>> start THE RECORDS
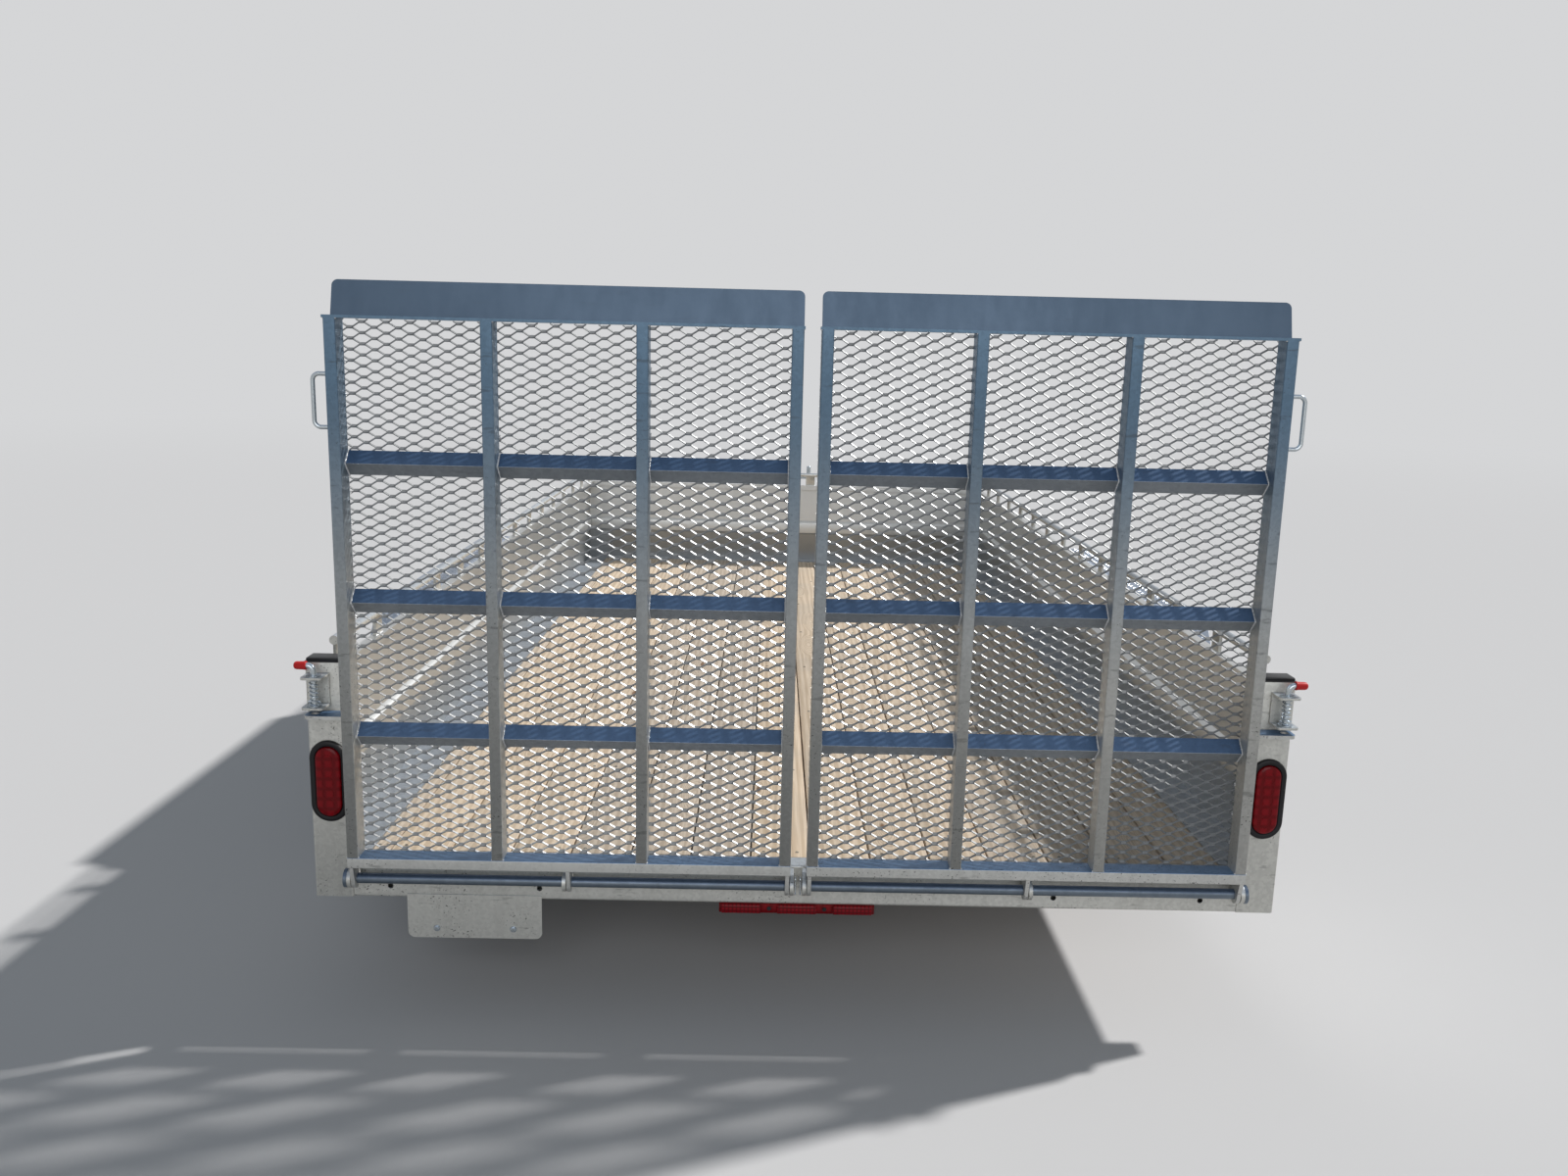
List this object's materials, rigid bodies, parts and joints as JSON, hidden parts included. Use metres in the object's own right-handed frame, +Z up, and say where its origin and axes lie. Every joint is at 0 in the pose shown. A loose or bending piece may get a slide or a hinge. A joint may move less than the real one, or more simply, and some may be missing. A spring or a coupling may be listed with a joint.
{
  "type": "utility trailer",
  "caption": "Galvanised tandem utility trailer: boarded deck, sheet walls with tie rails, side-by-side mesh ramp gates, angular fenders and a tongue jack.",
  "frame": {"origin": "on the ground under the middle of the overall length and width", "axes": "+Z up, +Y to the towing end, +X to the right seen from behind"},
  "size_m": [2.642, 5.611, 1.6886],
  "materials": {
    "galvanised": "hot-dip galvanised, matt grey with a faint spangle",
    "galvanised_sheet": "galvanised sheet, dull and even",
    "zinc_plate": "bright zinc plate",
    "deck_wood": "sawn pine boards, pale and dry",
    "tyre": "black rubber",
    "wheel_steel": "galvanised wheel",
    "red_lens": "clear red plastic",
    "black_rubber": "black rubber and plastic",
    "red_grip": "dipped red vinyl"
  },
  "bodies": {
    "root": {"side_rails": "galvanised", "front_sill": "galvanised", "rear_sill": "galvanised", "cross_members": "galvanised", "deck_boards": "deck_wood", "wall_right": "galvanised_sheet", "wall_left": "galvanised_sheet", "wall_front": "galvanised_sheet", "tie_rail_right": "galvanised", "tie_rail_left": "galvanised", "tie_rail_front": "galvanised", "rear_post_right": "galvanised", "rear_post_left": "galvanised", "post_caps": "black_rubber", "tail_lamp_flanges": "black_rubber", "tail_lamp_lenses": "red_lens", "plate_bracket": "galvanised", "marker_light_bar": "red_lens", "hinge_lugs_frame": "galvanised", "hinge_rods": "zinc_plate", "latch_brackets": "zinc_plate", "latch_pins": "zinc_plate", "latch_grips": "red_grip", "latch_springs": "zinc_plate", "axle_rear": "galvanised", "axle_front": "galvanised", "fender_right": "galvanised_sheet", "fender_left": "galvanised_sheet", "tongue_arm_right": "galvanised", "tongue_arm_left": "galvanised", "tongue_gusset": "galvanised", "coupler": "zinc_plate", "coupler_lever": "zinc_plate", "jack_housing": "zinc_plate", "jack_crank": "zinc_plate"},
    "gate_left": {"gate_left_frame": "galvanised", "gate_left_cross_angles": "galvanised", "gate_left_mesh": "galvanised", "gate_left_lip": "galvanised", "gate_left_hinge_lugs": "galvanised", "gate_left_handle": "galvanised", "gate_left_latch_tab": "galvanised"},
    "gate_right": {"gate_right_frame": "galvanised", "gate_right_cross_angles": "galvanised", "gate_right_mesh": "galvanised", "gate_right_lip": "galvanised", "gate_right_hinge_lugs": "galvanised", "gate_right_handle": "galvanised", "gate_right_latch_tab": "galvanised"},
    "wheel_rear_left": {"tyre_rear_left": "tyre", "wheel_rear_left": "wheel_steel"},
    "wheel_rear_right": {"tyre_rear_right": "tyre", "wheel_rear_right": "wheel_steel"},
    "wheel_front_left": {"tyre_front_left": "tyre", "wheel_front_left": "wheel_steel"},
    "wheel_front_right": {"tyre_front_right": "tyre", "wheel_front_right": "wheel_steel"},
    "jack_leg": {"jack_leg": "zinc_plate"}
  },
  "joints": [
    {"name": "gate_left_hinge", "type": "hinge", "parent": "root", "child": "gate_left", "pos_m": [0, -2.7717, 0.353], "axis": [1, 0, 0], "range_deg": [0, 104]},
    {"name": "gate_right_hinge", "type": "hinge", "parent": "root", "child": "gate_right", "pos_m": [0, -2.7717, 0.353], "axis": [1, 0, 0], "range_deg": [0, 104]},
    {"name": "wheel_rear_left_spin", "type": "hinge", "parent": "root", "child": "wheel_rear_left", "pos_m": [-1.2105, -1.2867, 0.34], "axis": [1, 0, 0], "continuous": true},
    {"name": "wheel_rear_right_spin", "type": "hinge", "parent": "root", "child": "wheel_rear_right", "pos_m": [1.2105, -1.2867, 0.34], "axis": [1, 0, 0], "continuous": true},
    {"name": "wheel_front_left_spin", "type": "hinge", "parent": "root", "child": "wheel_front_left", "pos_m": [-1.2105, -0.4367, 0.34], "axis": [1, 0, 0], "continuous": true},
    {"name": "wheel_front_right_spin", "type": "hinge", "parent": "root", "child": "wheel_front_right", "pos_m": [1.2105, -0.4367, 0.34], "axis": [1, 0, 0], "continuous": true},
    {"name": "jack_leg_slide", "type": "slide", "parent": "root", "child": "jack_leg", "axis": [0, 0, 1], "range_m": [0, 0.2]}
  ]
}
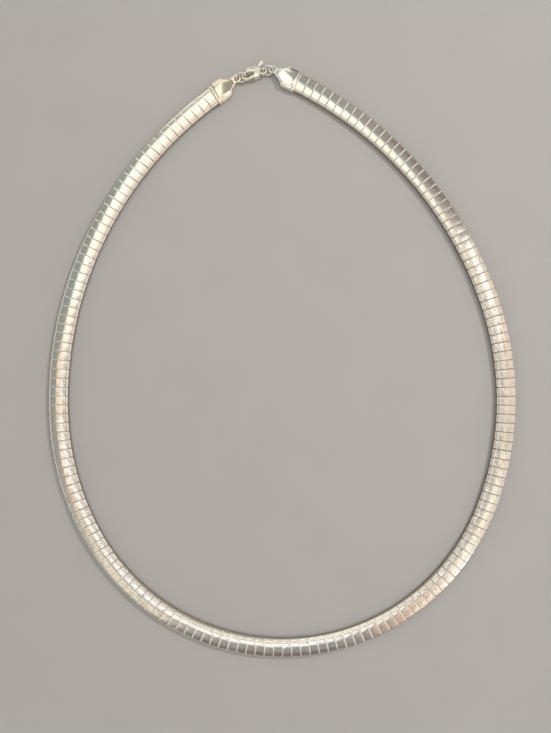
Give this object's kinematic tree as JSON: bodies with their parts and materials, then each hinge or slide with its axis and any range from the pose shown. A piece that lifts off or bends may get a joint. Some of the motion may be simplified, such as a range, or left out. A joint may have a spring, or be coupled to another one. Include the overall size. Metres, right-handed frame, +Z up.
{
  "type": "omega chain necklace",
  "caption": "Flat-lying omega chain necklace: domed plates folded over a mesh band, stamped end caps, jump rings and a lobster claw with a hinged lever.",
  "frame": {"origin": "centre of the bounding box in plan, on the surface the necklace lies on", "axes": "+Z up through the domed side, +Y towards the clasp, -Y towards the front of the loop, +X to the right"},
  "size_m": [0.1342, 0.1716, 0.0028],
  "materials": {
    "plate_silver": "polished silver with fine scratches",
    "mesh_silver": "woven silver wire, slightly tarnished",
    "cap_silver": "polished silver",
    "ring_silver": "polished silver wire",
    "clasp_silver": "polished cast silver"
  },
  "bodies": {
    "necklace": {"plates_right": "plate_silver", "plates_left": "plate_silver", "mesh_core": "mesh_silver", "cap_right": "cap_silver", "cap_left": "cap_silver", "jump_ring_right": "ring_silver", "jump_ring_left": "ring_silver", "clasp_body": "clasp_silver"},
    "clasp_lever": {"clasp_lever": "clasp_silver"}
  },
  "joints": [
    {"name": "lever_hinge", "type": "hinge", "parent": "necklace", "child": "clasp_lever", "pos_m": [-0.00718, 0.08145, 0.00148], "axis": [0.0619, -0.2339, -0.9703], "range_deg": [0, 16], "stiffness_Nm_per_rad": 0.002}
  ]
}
>> end THE RECORDS
* EXERCISE OBJECTIVE *
All of the data shown above must be copied exactly.

* OUTPUT BELOW *
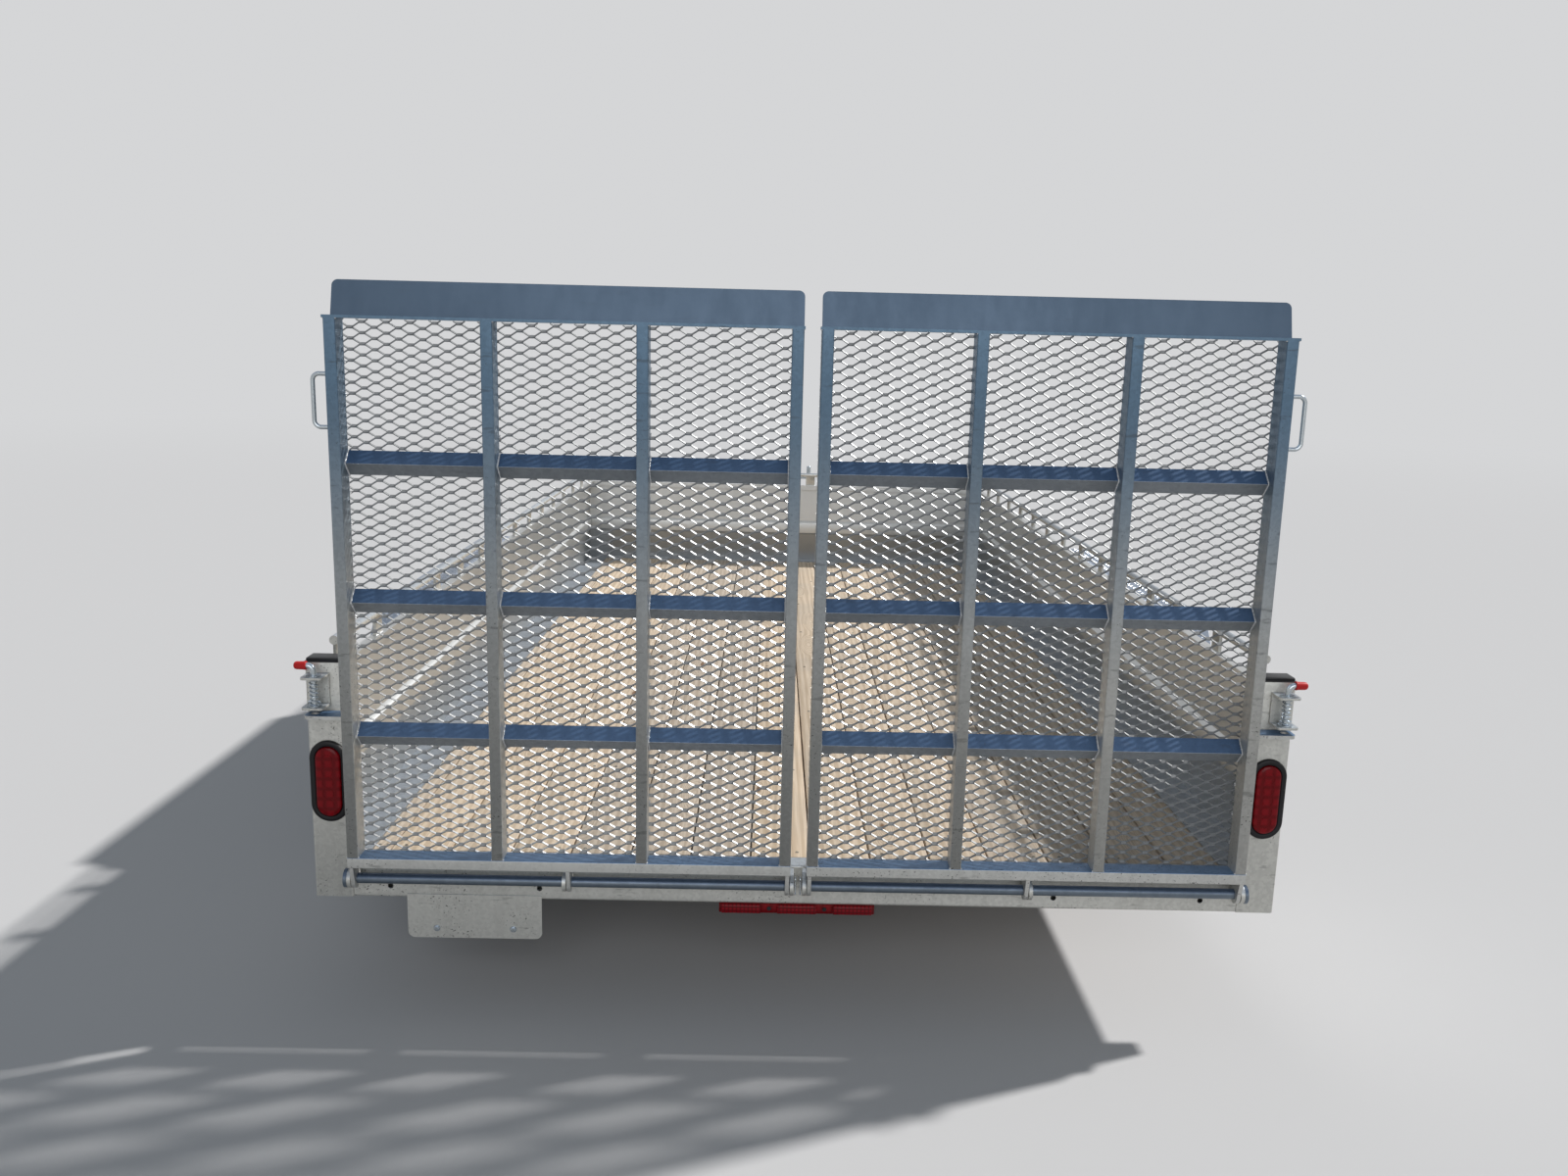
List this object's materials, rigid bodies, parts and joints as JSON, hidden parts included. Use metres in the object's own right-handed frame, +Z up, and say where its origin and axes lie. Every joint is at 0 in the pose shown. A loose or bending piece may get a slide or a hinge. A joint may move less than the real one, or more simply, and some may be missing. A spring or a coupling may be listed with a joint.
{
  "type": "utility trailer",
  "caption": "Galvanised tandem utility trailer: boarded deck, sheet walls with tie rails, side-by-side mesh ramp gates, angular fenders and a tongue jack.",
  "frame": {"origin": "on the ground under the middle of the overall length and width", "axes": "+Z up, +Y to the towing end, +X to the right seen from behind"},
  "size_m": [2.642, 5.611, 1.6886],
  "materials": {
    "galvanised": "hot-dip galvanised, matt grey with a faint spangle",
    "galvanised_sheet": "galvanised sheet, dull and even",
    "zinc_plate": "bright zinc plate",
    "deck_wood": "sawn pine boards, pale and dry",
    "tyre": "black rubber",
    "wheel_steel": "galvanised wheel",
    "red_lens": "clear red plastic",
    "black_rubber": "black rubber and plastic",
    "red_grip": "dipped red vinyl"
  },
  "bodies": {
    "root": {"side_rails": "galvanised", "front_sill": "galvanised", "rear_sill": "galvanised", "cross_members": "galvanised", "deck_boards": "deck_wood", "wall_right": "galvanised_sheet", "wall_left": "galvanised_sheet", "wall_front": "galvanised_sheet", "tie_rail_right": "galvanised", "tie_rail_left": "galvanised", "tie_rail_front": "galvanised", "rear_post_right": "galvanised", "rear_post_left": "galvanised", "post_caps": "black_rubber", "tail_lamp_flanges": "black_rubber", "tail_lamp_lenses": "red_lens", "plate_bracket": "galvanised", "marker_light_bar": "red_lens", "hinge_lugs_frame": "galvanised", "hinge_rods": "zinc_plate", "latch_brackets": "zinc_plate", "latch_pins": "zinc_plate", "latch_grips": "red_grip", "latch_springs": "zinc_plate", "axle_rear": "galvanised", "axle_front": "galvanised", "fender_right": "galvanised_sheet", "fender_left": "galvanised_sheet", "tongue_arm_right": "galvanised", "tongue_arm_left": "galvanised", "tongue_gusset": "galvanised", "coupler": "zinc_plate", "coupler_lever": "zinc_plate", "jack_housing": "zinc_plate", "jack_crank": "zinc_plate"},
    "gate_left": {"gate_left_frame": "galvanised", "gate_left_cross_angles": "galvanised", "gate_left_mesh": "galvanised", "gate_left_lip": "galvanised", "gate_left_hinge_lugs": "galvanised", "gate_left_handle": "galvanised", "gate_left_latch_tab": "galvanised"},
    "gate_right": {"gate_right_frame": "galvanised", "gate_right_cross_angles": "galvanised", "gate_right_mesh": "galvanised", "gate_right_lip": "galvanised", "gate_right_hinge_lugs": "galvanised", "gate_right_handle": "galvanised", "gate_right_latch_tab": "galvanised"},
    "wheel_rear_left": {"tyre_rear_left": "tyre", "wheel_rear_left": "wheel_steel"},
    "wheel_rear_right": {"tyre_rear_right": "tyre", "wheel_rear_right": "wheel_steel"},
    "wheel_front_left": {"tyre_front_left": "tyre", "wheel_front_left": "wheel_steel"},
    "wheel_front_right": {"tyre_front_right": "tyre", "wheel_front_right": "wheel_steel"},
    "jack_leg": {"jack_leg": "zinc_plate"}
  },
  "joints": [
    {"name": "gate_left_hinge", "type": "hinge", "parent": "root", "child": "gate_left", "pos_m": [0, -2.7717, 0.353], "axis": [1, 0, 0], "range_deg": [0, 104]},
    {"name": "gate_right_hinge", "type": "hinge", "parent": "root", "child": "gate_right", "pos_m": [0, -2.7717, 0.353], "axis": [1, 0, 0], "range_deg": [0, 104]},
    {"name": "wheel_rear_left_spin", "type": "hinge", "parent": "root", "child": "wheel_rear_left", "pos_m": [-1.2105, -1.2867, 0.34], "axis": [1, 0, 0], "continuous": true},
    {"name": "wheel_rear_right_spin", "type": "hinge", "parent": "root", "child": "wheel_rear_right", "pos_m": [1.2105, -1.2867, 0.34], "axis": [1, 0, 0], "continuous": true},
    {"name": "wheel_front_left_spin", "type": "hinge", "parent": "root", "child": "wheel_front_left", "pos_m": [-1.2105, -0.4367, 0.34], "axis": [1, 0, 0], "continuous": true},
    {"name": "wheel_front_right_spin", "type": "hinge", "parent": "root", "child": "wheel_front_right", "pos_m": [1.2105, -0.4367, 0.34], "axis": [1, 0, 0], "continuous": true},
    {"name": "jack_leg_slide", "type": "slide", "parent": "root", "child": "jack_leg", "axis": [0, 0, 1], "range_m": [0, 0.2]}
  ]
}
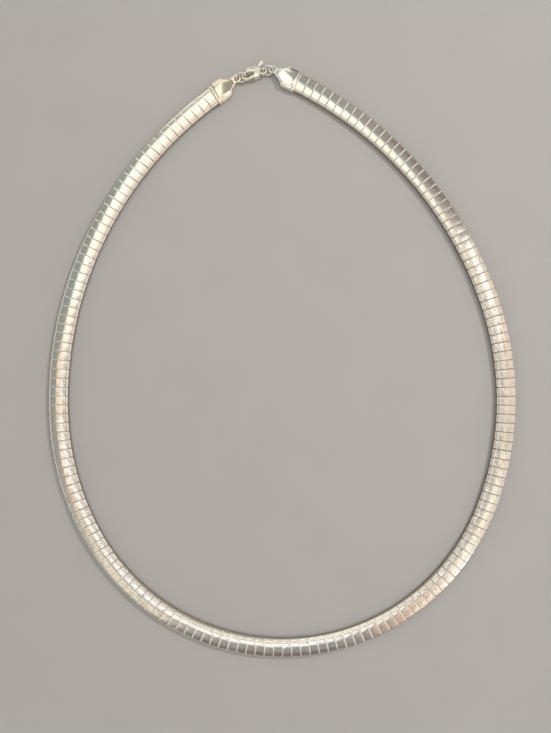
Give this object's kinematic tree as JSON: bodies with their parts and materials, then each hinge or slide with its axis and any range from the pose shown. A piece that lifts off or bends may get a joint. Some of the motion may be simplified, such as a range, or left out. A joint may have a spring, or be coupled to another one. Include the overall size. Metres, right-handed frame, +Z up.
{
  "type": "omega chain necklace",
  "caption": "Flat-lying omega chain necklace: domed plates folded over a mesh band, stamped end caps, jump rings and a lobster claw with a hinged lever.",
  "frame": {"origin": "centre of the bounding box in plan, on the surface the necklace lies on", "axes": "+Z up through the domed side, +Y towards the clasp, -Y towards the front of the loop, +X to the right"},
  "size_m": [0.1342, 0.1716, 0.0028],
  "materials": {
    "plate_silver": "polished silver with fine scratches",
    "mesh_silver": "woven silver wire, slightly tarnished",
    "cap_silver": "polished silver",
    "ring_silver": "polished silver wire",
    "clasp_silver": "polished cast silver"
  },
  "bodies": {
    "necklace": {"plates_right": "plate_silver", "plates_left": "plate_silver", "mesh_core": "mesh_silver", "cap_right": "cap_silver", "cap_left": "cap_silver", "jump_ring_right": "ring_silver", "jump_ring_left": "ring_silver", "clasp_body": "clasp_silver"},
    "clasp_lever": {"clasp_lever": "clasp_silver"}
  },
  "joints": [
    {"name": "lever_hinge", "type": "hinge", "parent": "necklace", "child": "clasp_lever", "pos_m": [-0.00718, 0.08145, 0.00148], "axis": [0.0619, -0.2339, -0.9703], "range_deg": [0, 16], "stiffness_Nm_per_rad": 0.002}
  ]
}